The cops continue by stating a formal complaint was made to the City Council, and the City Attorney reviewed the matter and found no basis for further action without bothering to interview the officer who made the complaint.
Whatever the cops reason, releasing a list of complaints to the press as a first step is not procedural.
The source at the DA’s office said that the kind of grievances the cops are claiming are not your typical, black and white case such as an employer terminating an employee for missing work but the employee had a doctor’s note. The complaints, at least as spelled out in the letter, point to some specifics, but it is mostly opinion and conjecture.
City Administrator Jim Tatum, City Attorney Ryan Jones, the Bishop Police Department and the Inyo County Sheriff’s Department had no comment. Nolan is also an assistant coach for the Bishop High School football team and it is uncertain if he will retain that job. The school did not return calls to The Sheet.

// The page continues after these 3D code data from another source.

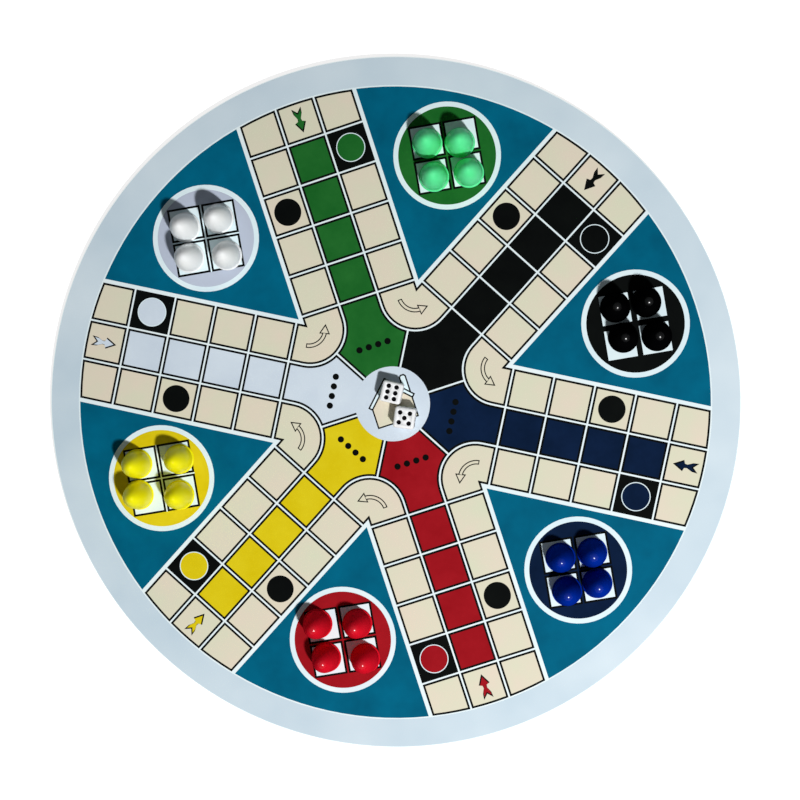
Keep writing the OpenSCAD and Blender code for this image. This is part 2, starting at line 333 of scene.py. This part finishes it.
pawn_profile = [
    *reversed(dome(body_r - wall, rim_h, pawn_h - wall)),
    (body_r - wall, 0),
    *arc(foot_r - rim_h / 2, rim_h / 2, rim_h / 2, -90, 90, 10),
    *dome(body_r, rim_h, pawn_h),
]


bleed_depth = 1.5 * MM


def plastic(name, dark, light, bleed=0.0, gloss=0.1, polish=0.0):
    """Satin moulded plastic, with faint flow clouds. `bleed` is how much light it lets in, and
    `polish` is how glossy the tip of a pawn is."""
    moulded = Finish(
        name, Specular_IOR_Level=gloss, Subsurface_Weight=bleed, Subsurface_Scale=bleed_depth,
        Subsurface_Radius=(1.0, 1.0, 1.0), Coat_Roughness=0.28, Coat_IOR=2.0,
    )
    flow = moulded.noise(5 * MM, 3)
    moulded.feed("Base Color", moulded.mix(flow, dark, light))
    moulded.feed("Roughness", flow * 0.08 + 0.3)
    if polish:
        height = moulded.add("ShaderNodeSeparateXYZ", {}, moulded.place, out=2)
        tip = ((height - polish_low) * (1 / (polish_high - polish_low))).clamp()
        moulded.feed("Coat Weight", tip * polish)
    moulded.bump(moulded.noise(1.6 * MM, 2), 0.02 * MM, 0.3)
    return moulded


pawn_plastics = {
    "green": plastic("green_plastic", srgb(86, 242, 150), srgb(108, 252, 170), 0.35),
    "black": plastic("black_plastic", srgb(2, 2, 3), srgb(6, 6, 7), gloss=0, polish=0.75),
    "blue": plastic("blue_plastic", srgb(0, 32, 134), srgb(3, 46, 160), gloss=0, polish=0.75),
    "red": plastic("red_plastic", srgb(206, 14, 32), srgb(224, 24, 46), gloss=0, polish=0.75),
    "yellow": plastic("yellow_plastic", srgb(250, 238, 6), srgb(254, 247, 20), 0.3),
    "white": plastic("white_plastic", srgb(250, 254, 254), srgb(254, 255, 255), 0.3),
}
for colour, moulded in pawn_plastics.items():
    for number in range(1, 5):
        node = f"pawn_{colour}_{number}"
        low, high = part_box(node)
        pawn = turned(pawn_profile, pawn_steps)
        bmesh.ops.translate(pawn, verts=pawn.verts, vec=((low.x + high.x) / 2, (low.y + high.y) / 2, low.z))
        finish_piece(pawn, f"{colour}_pawn_{number}", node, moulded, f"{colour}_plastic", node)


# ---------------------------------------------------------------------------
# Dice. White plastic cubes with tumbled, rounded edges. Each pip is a round
# dimple with a drop of black paint in it.
# ---------------------------------------------------------------------------
die_edge = 10.6 * MM
die_round = 1.3 * MM
pip_r = 1.15 * MM
pip_depth = 0.5 * MM
pip_pitch = 2.5 * MM
paint_t = 0.12 * MM
paint_gap = 0.01 * MM
# For each die: its place, its turn about Z, and its turns about X and Y, in degrees.
dice = {1: (Vector((2 * MM, 5.8 * MM)), -31, (0, 0)), 2: (Vector((4.2 * MM, -8.4 * MM)), -26, (0, 90))}
# Pip places on a face, in pitches from its middle. A six's two rows are longer and closer together.
six_across, six_along = 0.8, 1.2
ONE = [(0, 0)]
TWO = [(-1, -1), (1, 1)]
FOUR = TWO + [(-1, 1), (1, -1)]
SIX = [(x, y) for x in (-six_across, six_across) for y in (-six_along, 0, six_along)]
# For each face: its turns about X and Y from the top, and its pips.
faces = [
    ((0, 0), SIX), ((0, -90), ONE + FOUR), ((90, 0), FOUR),
    ((-90, 0), ONE + TWO), ((0, 90), TWO), ((180, 0), ONE),
]


def turn(x, y, z):
    """Turns about X, then Y, then Z, in degrees."""
    return (
        Matrix.Rotation(math.radians(z), 4, "Z")
        @ Matrix.Rotation(math.radians(y), 4, "Y")
        @ Matrix.Rotation(math.radians(x), 4, "X")
    )


def pip_places():
    """A transform to the middle of each pip, with Z out of its face."""
    for (x, y), pips in faces:
        for across, along in pips:
            yield turn(x, y, 0) @ Matrix.Translation((across * pip_pitch, along * pip_pitch, die_edge / 2))


dimple_r = (pip_r ** 2 + pip_depth ** 2) / (2 * pip_depth)


def dimple_cap(radius, sink, steps=8):
    """Profile of a round dimple's floor, from its middle out to its lip."""
    reach = math.degrees(math.asin(pip_r / radius))
    return arc(0, radius - sink, radius, -90, -90 + reach, steps)


ivory = plastic("die_plastic", srgb(240, 242, 244), srgb(252, 252, 252), 0.1, gloss=0.2)
pip_paint = Finish("pip_paint", Roughness=0.6, Specular_IOR_Level=0.05)
pip_paint.feed("Base Color", pip_paint.mix(pip_paint.noise(1 * MM), srgb(3, 3, 5), srgb(8, 8, 12)))
for number, (place, spin, lie) in dice.items():
    stand = Matrix.Translation((place.x, place.y, play_top + die_edge / 2)) @ turn(0, 0, spin) @ turn(*lie, 0)
    cube = bmesh.new()
    bmesh.ops.create_cube(cube, size=die_edge)
    bmesh.ops.bevel(
        cube, geom=cube.edges[:] + cube.verts[:], offset=die_round, segments=6, profile=0.5,
        affect="EDGES", material=-1,
    )
    for face in cube.faces:
        face.smooth = True
    drills = bmesh.new()
    paint = bmesh.new()
    for at in pip_places():
        bmesh.ops.create_uvsphere(
            drills, u_segments=32, v_segments=24, radius=dimple_r,
            matrix=at @ Matrix.Translation((0, 0, dimple_r - pip_depth)),
        )
        drop = turned([*dimple_cap(dimple_r, pip_depth - paint_gap), (0, -pip_depth + paint_t)], 28)
        bmesh.ops.transform(drop, matrix=at, verts=drop.verts)
        scratch = bpy.data.meshes.new("drop")
        drop.to_mesh(scratch)
        drop.free()
        paint.from_mesh(scratch)
        bpy.data.meshes.remove(scratch)
    for builder in (cube, drills, paint):
        bmesh.ops.transform(builder, matrix=stand, verts=builder.verts)
    die = finish_piece(cube, f"ivory_die_{number}", f"die_{number}", ivory, "die_plastic", f"die_{number}")
    cutter_mesh = bpy.data.meshes.new("drills")
    drills.to_mesh(cutter_mesh)
    drills.free()
    cutter = bpy.data.objects.new("drills", cutter_mesh)
    bpy.context.scene.collection.objects.link(cutter)
    dimples = die.modifiers.new("dimples", "BOOLEAN")
    dimples.operation, dimples.solver, dimples.object = "DIFFERENCE", "EXACT", cutter
    bpy.context.view_layer.update()
    cut = bpy.data.meshes.new_from_object(die.evaluated_get(bpy.context.evaluated_depsgraph_get()))
    die.modifiers.clear()
    die.data = cut
    bpy.data.objects.remove(cutter)
    finish_piece(paint, f"pip_paint_{number}", f"die_{number}", pip_paint, "pip_paint", f"die_{number}_pips")


# ---------------------------------------------------------------------------
# Studio. A white table, one fairly small lamp, high at the lower right, that
# draws the pawns' crisp shadows, and a weak pale sky.
# ---------------------------------------------------------------------------
floor_finish = Finish("studio_floor", Base_Color=(0.9, 0.9, 0.9), Roughness=0.9)
seen = floor_finish.tree.nodes.new("ShaderNodeLightPath")
white = Num(floor_finish, seen.outputs["Is Camera Ray"])
floor_finish.feed("Emission Color", (1, 1, 1))
floor_finish.feed("Emission Strength", white * 0.8)
floor_reach = 3
floor = bmesh.new()
bmesh.ops.create_grid(floor, x_segments=1, y_segments=1, size=floor_reach)
floor_mesh = bpy.data.meshes.new("studio_floor")
floor.to_mesh(floor_mesh)
floor.free()
floor_mesh.materials.append(floor_finish.material)
floor_piece = bpy.data.objects.new("studio_floor", floor_mesh)
bpy.context.scene.collection.objects.link(floor_piece)

sky = bpy.data.worlds.new("studio")
bpy.context.scene.world = sky
sky.use_nodes = True
sky.node_tree.nodes["Background"].inputs["Color"].default_value = (0.93, 0.97, 1, 1)
sky.node_tree.nodes["Background"].inputs["Strength"].default_value = 0.10

# The lamp stands at an angle to the picture's right, anticlockwise, and at a height, in degrees.
picture_turn = 18.3
lamp_angle = math.radians(-53 - picture_turn)
lamp_height = math.radians(61)
lamp_distance = 1.2
lamp_place = lamp_distance * Vector((
    math.cos(lamp_height) * math.cos(lamp_angle),
    math.cos(lamp_height) * math.sin(lamp_angle),
    math.sin(lamp_height),
))
key = bpy.data.lights.new("key", "AREA")
key.size = 0.07
key.energy = 13.4
lamp = bpy.data.objects.new("key", key)
lamp.location = lamp_place
lamp.rotation_euler = lamp_place.to_track_quat("Z", "Y").to_euler()
bpy.context.scene.collection.objects.link(lamp)
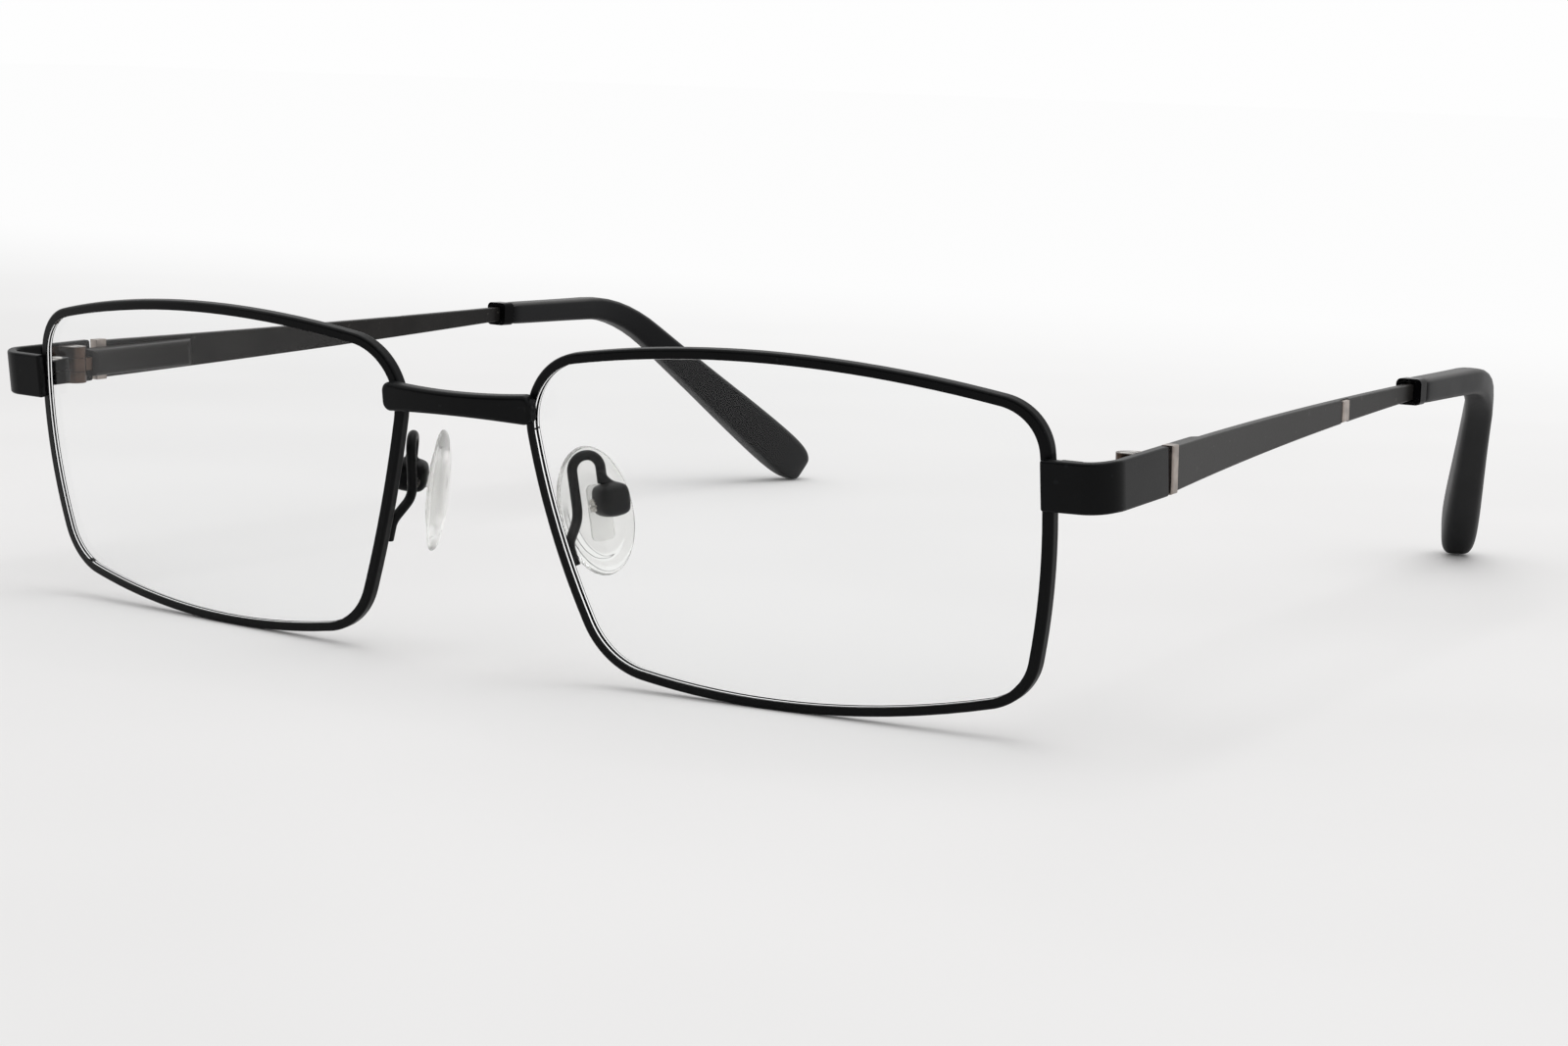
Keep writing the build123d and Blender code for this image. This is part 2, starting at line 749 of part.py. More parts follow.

The rumor of an officer getting into an altercation, disciplined and eventually reinstated could not be confirmed but according to an article in, PORAC (Peace Officers Research Association of California) Law Enforcement News, the City of Bishop and Carter improperly demoted Sergeant Dave Jepson, who was eventually reinstated. According to the article, Jepson was at the end of his probationary period for a promotion to Sergeant on Feb. 16, 2011 and Carter placed a signed Personnel Action Form in Jepson’s mailbox confirming the promotion. But then the chief “changed his mind,” according to PORAC, on March 8, 2011 and gave Jepson a Notice of Probationary Performance Failure.
The notice was not a disciplinary action so Jepson could not appeal but decided to anyway then was told by the City that the appeal was too late. Inyo County Superior Court ruled that the rejection notice was too late and Jepson was a sergeant at the time of the notice and reinstated as a Sergeant with back pay. The Court also rruled telling Jepson the appeal was too late violated his due process.
Jepson was one of the officers that signed the letter.